▶ _What is expected_:
Write out, word for word, only the data from its first line to the line containing "round side: a".

▶ _Stored data_:
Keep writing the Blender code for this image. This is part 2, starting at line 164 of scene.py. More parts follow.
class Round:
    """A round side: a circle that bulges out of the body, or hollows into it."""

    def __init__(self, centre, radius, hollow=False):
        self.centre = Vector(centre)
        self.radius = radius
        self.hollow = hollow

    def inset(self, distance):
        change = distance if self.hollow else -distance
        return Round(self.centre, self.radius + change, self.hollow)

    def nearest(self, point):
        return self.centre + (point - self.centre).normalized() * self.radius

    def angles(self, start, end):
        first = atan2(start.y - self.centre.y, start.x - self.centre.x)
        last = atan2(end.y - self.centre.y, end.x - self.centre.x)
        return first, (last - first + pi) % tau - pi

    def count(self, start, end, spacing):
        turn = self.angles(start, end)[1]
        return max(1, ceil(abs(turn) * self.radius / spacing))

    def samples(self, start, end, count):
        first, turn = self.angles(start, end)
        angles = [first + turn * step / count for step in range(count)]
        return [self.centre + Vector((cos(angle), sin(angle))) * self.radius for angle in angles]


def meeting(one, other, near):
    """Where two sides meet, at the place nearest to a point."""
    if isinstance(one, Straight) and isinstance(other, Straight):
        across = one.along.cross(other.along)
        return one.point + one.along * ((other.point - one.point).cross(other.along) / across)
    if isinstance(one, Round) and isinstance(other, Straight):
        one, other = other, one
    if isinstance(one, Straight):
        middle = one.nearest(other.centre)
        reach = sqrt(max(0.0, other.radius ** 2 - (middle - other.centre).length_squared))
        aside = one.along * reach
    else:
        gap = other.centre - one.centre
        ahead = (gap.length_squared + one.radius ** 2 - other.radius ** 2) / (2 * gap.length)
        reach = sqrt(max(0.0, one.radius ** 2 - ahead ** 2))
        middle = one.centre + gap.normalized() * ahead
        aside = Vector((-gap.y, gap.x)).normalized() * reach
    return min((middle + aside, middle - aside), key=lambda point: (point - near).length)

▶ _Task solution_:
Keep writing the Blender code for this image. This is part 2, starting at line 164 of scene.py. More parts follow.
class Round:
    """A round side: a circle that bulges out of the body, or hollows into it."""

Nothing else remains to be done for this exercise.